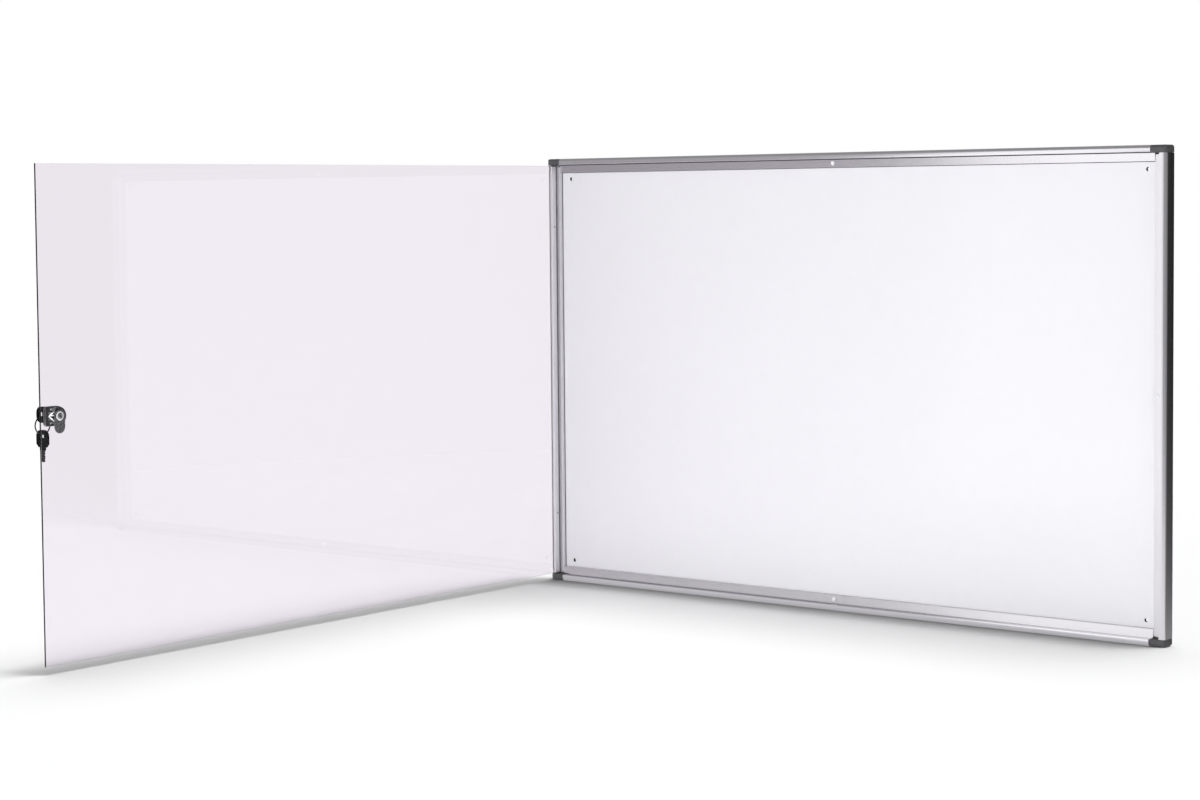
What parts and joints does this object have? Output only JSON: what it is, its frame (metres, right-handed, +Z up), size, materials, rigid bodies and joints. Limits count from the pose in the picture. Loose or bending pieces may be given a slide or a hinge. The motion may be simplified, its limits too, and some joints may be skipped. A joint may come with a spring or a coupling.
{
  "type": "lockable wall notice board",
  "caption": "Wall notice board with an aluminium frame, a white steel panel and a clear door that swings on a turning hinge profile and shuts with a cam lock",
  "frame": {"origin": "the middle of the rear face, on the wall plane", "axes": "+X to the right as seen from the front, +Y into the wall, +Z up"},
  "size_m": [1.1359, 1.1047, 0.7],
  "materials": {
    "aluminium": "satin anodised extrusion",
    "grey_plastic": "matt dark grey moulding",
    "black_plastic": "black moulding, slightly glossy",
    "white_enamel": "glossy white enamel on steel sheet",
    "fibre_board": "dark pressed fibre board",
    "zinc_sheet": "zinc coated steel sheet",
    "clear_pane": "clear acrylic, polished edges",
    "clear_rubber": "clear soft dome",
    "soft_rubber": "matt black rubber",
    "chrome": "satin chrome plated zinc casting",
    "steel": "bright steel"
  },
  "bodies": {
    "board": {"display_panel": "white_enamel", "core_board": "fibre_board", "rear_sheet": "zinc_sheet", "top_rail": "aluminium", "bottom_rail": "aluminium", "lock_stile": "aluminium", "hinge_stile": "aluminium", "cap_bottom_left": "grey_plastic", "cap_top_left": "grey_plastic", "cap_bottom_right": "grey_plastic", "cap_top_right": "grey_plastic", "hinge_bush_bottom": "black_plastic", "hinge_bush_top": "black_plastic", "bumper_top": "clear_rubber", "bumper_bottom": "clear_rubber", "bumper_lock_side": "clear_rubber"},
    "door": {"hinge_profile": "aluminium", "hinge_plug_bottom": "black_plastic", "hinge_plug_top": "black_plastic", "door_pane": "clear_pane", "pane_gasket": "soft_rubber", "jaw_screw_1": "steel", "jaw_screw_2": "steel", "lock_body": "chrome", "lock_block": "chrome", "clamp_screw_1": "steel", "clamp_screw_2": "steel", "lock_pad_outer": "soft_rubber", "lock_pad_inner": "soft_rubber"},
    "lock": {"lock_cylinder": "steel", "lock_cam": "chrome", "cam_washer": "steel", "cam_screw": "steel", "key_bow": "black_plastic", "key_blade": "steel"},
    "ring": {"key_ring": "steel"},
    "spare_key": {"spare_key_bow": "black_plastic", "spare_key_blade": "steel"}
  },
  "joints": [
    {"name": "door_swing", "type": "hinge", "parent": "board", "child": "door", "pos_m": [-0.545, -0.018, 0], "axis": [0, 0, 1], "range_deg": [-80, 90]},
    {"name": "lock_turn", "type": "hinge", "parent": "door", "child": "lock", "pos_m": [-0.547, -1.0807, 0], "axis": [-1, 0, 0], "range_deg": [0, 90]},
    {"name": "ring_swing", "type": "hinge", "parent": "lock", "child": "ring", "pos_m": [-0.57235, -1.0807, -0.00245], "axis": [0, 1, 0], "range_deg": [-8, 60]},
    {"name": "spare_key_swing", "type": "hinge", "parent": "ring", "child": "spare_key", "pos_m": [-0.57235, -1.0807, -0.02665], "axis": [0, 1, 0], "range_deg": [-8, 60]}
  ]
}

WHAT YOU HAVE TO DO ->
Exactly reproduce the material above.

WORKED ANSWER ->
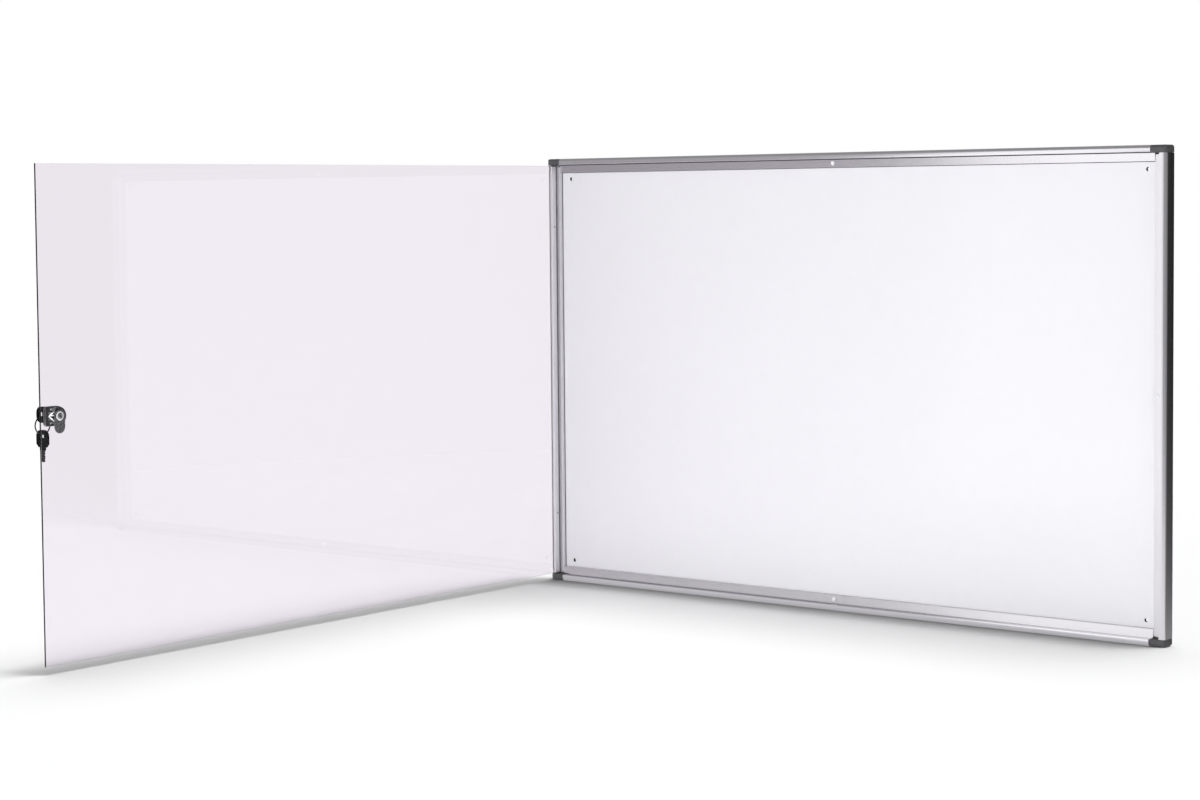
What parts and joints does this object have? Output only JSON: what it is, its frame (metres, right-handed, +Z up), size, materials, rigid bodies and joints. Limits count from the pose in the picture. Loose or bending pieces may be given a slide or a hinge. The motion may be simplified, its limits too, and some joints may be skipped. A joint may come with a spring or a coupling.
{
  "type": "lockable wall notice board",
  "caption": "Wall notice board with an aluminium frame, a white steel panel and a clear door that swings on a turning hinge profile and shuts with a cam lock",
  "frame": {"origin": "the middle of the rear face, on the wall plane", "axes": "+X to the right as seen from the front, +Y into the wall, +Z up"},
  "size_m": [1.1359, 1.1047, 0.7],
  "materials": {
    "aluminium": "satin anodised extrusion",
    "grey_plastic": "matt dark grey moulding",
    "black_plastic": "black moulding, slightly glossy",
    "white_enamel": "glossy white enamel on steel sheet",
    "fibre_board": "dark pressed fibre board",
    "zinc_sheet": "zinc coated steel sheet",
    "clear_pane": "clear acrylic, polished edges",
    "clear_rubber": "clear soft dome",
    "soft_rubber": "matt black rubber",
    "chrome": "satin chrome plated zinc casting",
    "steel": "bright steel"
  },
  "bodies": {
    "board": {"display_panel": "white_enamel", "core_board": "fibre_board", "rear_sheet": "zinc_sheet", "top_rail": "aluminium", "bottom_rail": "aluminium", "lock_stile": "aluminium", "hinge_stile": "aluminium", "cap_bottom_left": "grey_plastic", "cap_top_left": "grey_plastic", "cap_bottom_right": "grey_plastic", "cap_top_right": "grey_plastic", "hinge_bush_bottom": "black_plastic", "hinge_bush_top": "black_plastic", "bumper_top": "clear_rubber", "bumper_bottom": "clear_rubber", "bumper_lock_side": "clear_rubber"},
    "door": {"hinge_profile": "aluminium", "hinge_plug_bottom": "black_plastic", "hinge_plug_top": "black_plastic", "door_pane": "clear_pane", "pane_gasket": "soft_rubber", "jaw_screw_1": "steel", "jaw_screw_2": "steel", "lock_body": "chrome", "lock_block": "chrome", "clamp_screw_1": "steel", "clamp_screw_2": "steel", "lock_pad_outer": "soft_rubber", "lock_pad_inner": "soft_rubber"},
    "lock": {"lock_cylinder": "steel", "lock_cam": "chrome", "cam_washer": "steel", "cam_screw": "steel", "key_bow": "black_plastic", "key_blade": "steel"},
    "ring": {"key_ring": "steel"},
    "spare_key": {"spare_key_bow": "black_plastic", "spare_key_blade": "steel"}
  },
  "joints": [
    {"name": "door_swing", "type": "hinge", "parent": "board", "child": "door", "pos_m": [-0.545, -0.018, 0], "axis": [0, 0, 1], "range_deg": [-80, 90]},
    {"name": "lock_turn", "type": "hinge", "parent": "door", "child": "lock", "pos_m": [-0.547, -1.0807, 0], "axis": [-1, 0, 0], "range_deg": [0, 90]},
    {"name": "ring_swing", "type": "hinge", "parent": "lock", "child": "ring", "pos_m": [-0.57235, -1.0807, -0.00245], "axis": [0, 1, 0], "range_deg": [-8, 60]},
    {"name": "spare_key_swing", "type": "hinge", "parent": "ring", "child": "spare_key", "pos_m": [-0.57235, -1.0807, -0.02665], "axis": [0, 1, 0], "range_deg": [-8, 60]}
  ]
}